The question to ask: What can I do to prepare?

So many women wait to have "the talk" with their doctor until they're already pregnant, says Lauren Streicher, MD, Chicago-based gynecologist and an associate clinical professor of obstetrics and gynecology at Northwestern University’s medical school. But if you bring it up well ahead of time, your gynecologist can help you have a healthier, happier, more informed pregnancy. Streicher recommends making a "pre-conception" appointment to see your healthcare provider at least three months before you plan to start trying so that she can review your genetic history with you, make sure your vaccinations are up to date and talk to you about what you should be doing (eating low-mercury fish, taking prenatal vitamins) and what you shouldn't (eating high-mercury fish, smoking). Many OB-GYNs wait a couple weeks after the positive pregnancy test to examine their patients, so the pre-conception visit is also a good time to ask any questions you might have about those first, often surreal weeks.

If you're one of the 62 percent of women currently using contraception (of any kind)...

The question to ask: Is this the best option for me right now?

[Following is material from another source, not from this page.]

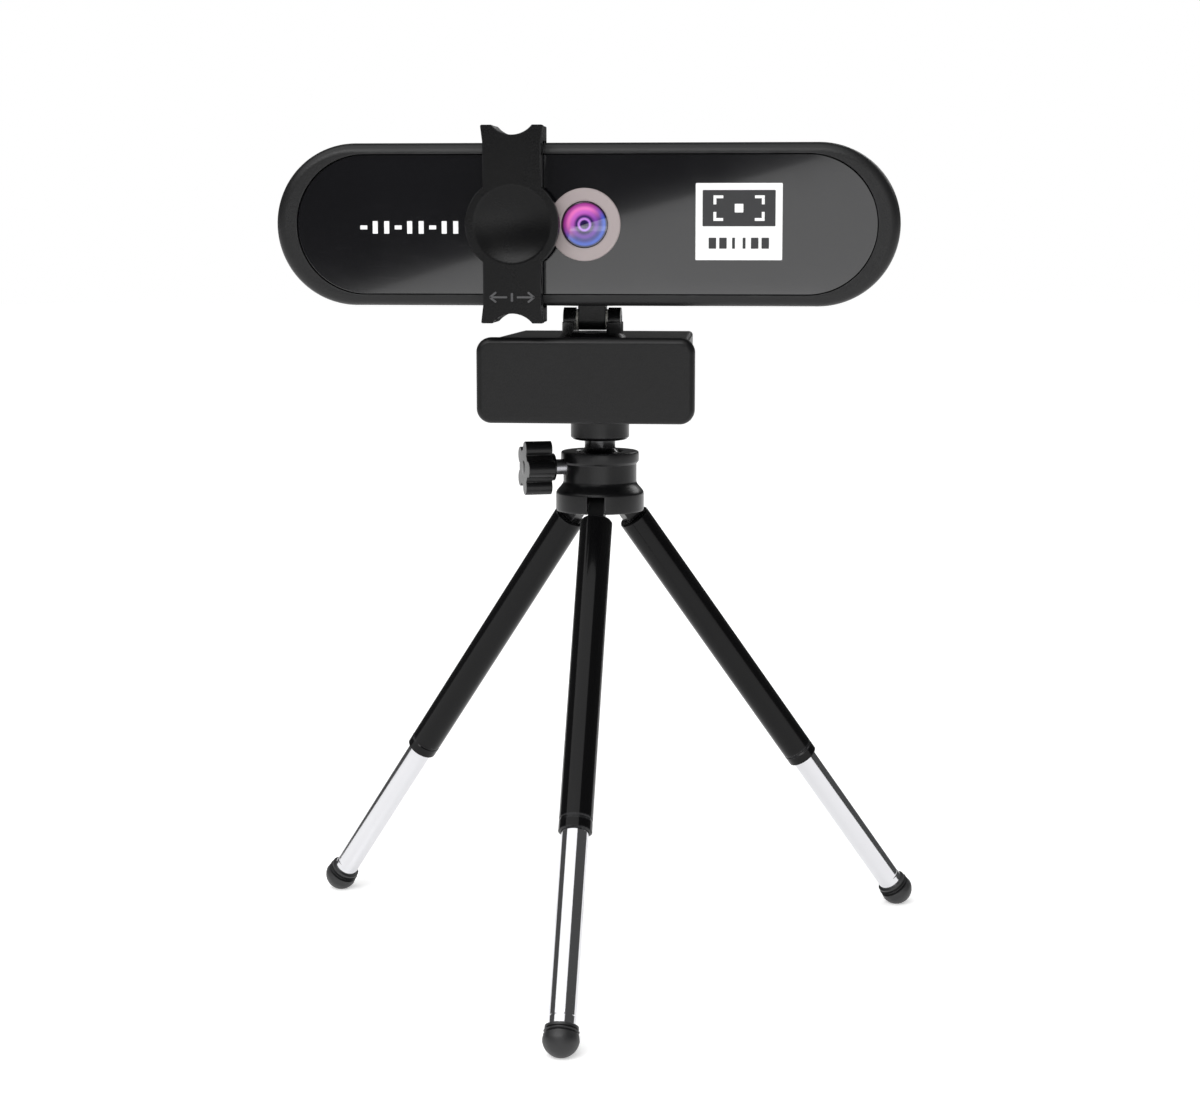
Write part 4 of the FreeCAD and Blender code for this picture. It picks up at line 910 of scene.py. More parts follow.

We tend to fall into a birth control rut...and so do our doctors. For example, many doctors prescribe the same brand of pills over and over again, says Michael Thomas, MD, a contraceptive researcher at the University of Cincinnati Medical School. Even if you like what you've got, that doesn't mean there isn't something that could work better for you—like an IUD or a loser-dose version of your pill.

If you asked the question above...

The follow-up should be: What haven’t I heard—that I really need to know?

Many patients report that their doctors breezed over risks for contraceptives like the ring (which is why they're extra-freaked-out when they read about them in the media). And most women don't realize that the effectiveness of their birth control as well as the risks for complications (like blood clots) are affected by their weight, says Thomas—and doctors of any type are hesitant to bring up weight issues without prompting. Even if you decide to stick with the same method you've had for years, your risk profile may have changed due to your age or changes in your health (or the health of your family members).